Saturday, March 14, 2009

Obama's Health Care Czar to Convert Community Hospitals to For-Profit?


What's more disturbing than using a "czar" title to reform health care? The background of the person in charge. Nancy Ann-DeParle's positions and pocketbook carry a clear for-profit healthcare bias. Her Legacy Hospital Partners struck a deal transforming a nonprofit community hospital in Idaho into an investor owner facility. This is important, as community hospitals struggle financially. The Chicago Tribune reported:


Robert Gibbs, the White House press secretary, tried to explain how authority would be divided between DeParle and Sebelius in steering health reform through Congress.

At first, he declared DeParle that “will be in charge.” Then, he acknowledged a role for Sebelius and others.

“I think obviously this is something that spans across many platforms, not unlike, say, something like energy independence, that a lot of people that work in this building and in different agencies will be involved in,” he said, pledging to get back to reporters with details about how the bifurcated health policy team will work.


The author of the czar system is John Podesta, President Obama's White House Transition Director. The Tribune reported:


Before the inauguration, Obama’s transition director, John Podesta, said in an interview that Obama was deliberately building a strong, centralized White House organization, one that grew naturally out of Obama’s disciplined presidential campaign.

Podesta saw little potential for the czars to undermine the authority of cabinet agencies. “As long as the White House staff is respectful of the power and authority of the people in the cabinet, as I know they will be, I think it will be a very workable model,” Podesta said last January.

Senator Robert Byrd isn't taken with the czar model. A Byrd spokesman said:


If the czars are working behind the scenes and the secretaries will be the mouthpieces of the administration, it calls into question who is actually making the policy decision,” he said. “Whoever is making the policy decisions needs to be accountable and available to Congress and the American public.”

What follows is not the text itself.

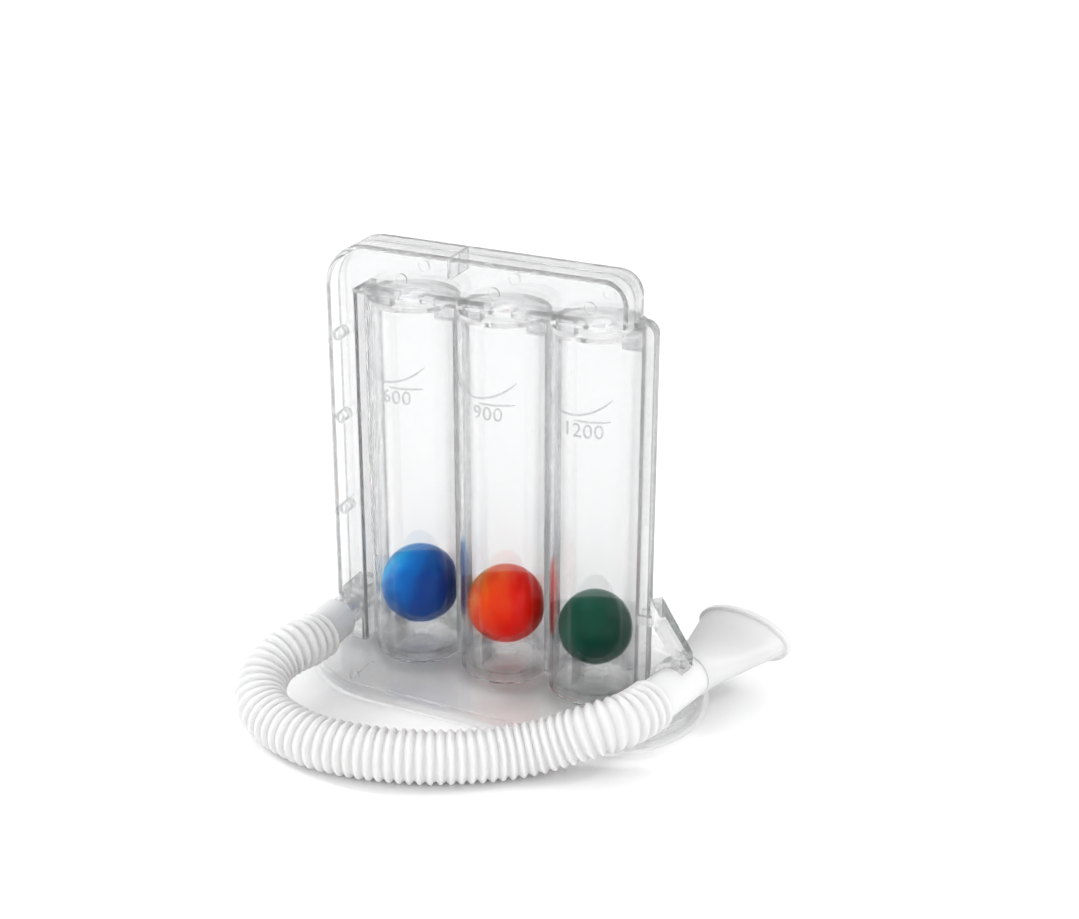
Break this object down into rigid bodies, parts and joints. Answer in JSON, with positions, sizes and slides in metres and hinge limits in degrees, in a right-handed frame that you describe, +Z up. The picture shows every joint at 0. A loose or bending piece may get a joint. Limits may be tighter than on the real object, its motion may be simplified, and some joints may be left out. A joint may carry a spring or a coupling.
{
  "type": "incentive spirometer",
  "caption": "Three-chamber breathing exerciser: clear housing with a coloured ball in each chamber, oval base, corrugated hose and oval mouthpiece on a side clip.",
  "frame": {"origin": "on the table at the middle of the oval base, under the middle chamber", "axes": "+Z up along the chambers, +X along the row of chambers from the duct to the clip, +Y to the back"},
  "size_m": [0.166, 0.1221, 0.151],
  "materials": {
    "clear_plastic": "clear, polished",
    "blue_ball": "gloss, lightly marbled",
    "orange_ball": "gloss, lightly marbled",
    "green_ball": "gloss, lightly marbled",
    "white_hose": "satin, translucent",
    "white_mouthpiece": "satin"
  },
  "bodies": {
    "housing": {"base_plate": "clear_plastic", "front_shell": "clear_plastic", "rear_shell": "clear_plastic", "seat_low": "clear_plastic", "seat_mid": "clear_plastic", "seat_high": "clear_plastic", "port_elbow": "clear_plastic", "port_cuff": "white_hose", "hose_tube": "white_hose", "mouthpiece_cuff": "white_hose", "side_bracket": "clear_plastic"},
    "first_ball": {"ball_low": "blue_ball"},
    "second_ball": {"ball_mid": "orange_ball"},
    "third_ball": {"ball_high": "green_ball"},
    "mouthpiece": {"mouthpiece": "white_mouthpiece"}
  },
  "joints": [
    {"name": "first_ball_rise", "type": "slide", "parent": "housing", "child": "first_ball", "axis": [0, 0, 1], "range_m": [0, 0.0881]},
    {"name": "second_ball_rise", "type": "slide", "parent": "housing", "child": "second_ball", "axis": [0, 0, 1], "range_m": [0, 0.0889]},
    {"name": "third_ball_rise", "type": "slide", "parent": "housing", "child": "third_ball", "axis": [0, 0, 1], "range_m": [0, 0.0913]},
    {"name": "mouthpiece_pull", "type": "slide", "parent": "housing", "child": "mouthpiece", "axis": [0.2351, 0.9718, 0.0175], "range_m": [0, 0.03]}
  ]
}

That's not the plan, Senator Byrd. Rahm Emanuel and Nancy-Ann DeParle must rework health care for corporations in the shadows. Obama czars can't push the global lowest common denominator on worker health insurance in the light of day. Nonprofit community hospitals can't become cheap acquisition targets for their for-profit counterparts under transparency and accountability. Virginia Governor Tim Kaine led the way with a similar appointment, President Obama's team follows.

Done well, transparency and accountability are insufficient for comprehensive management transformation. Performed manipulatively, they haven't a chance.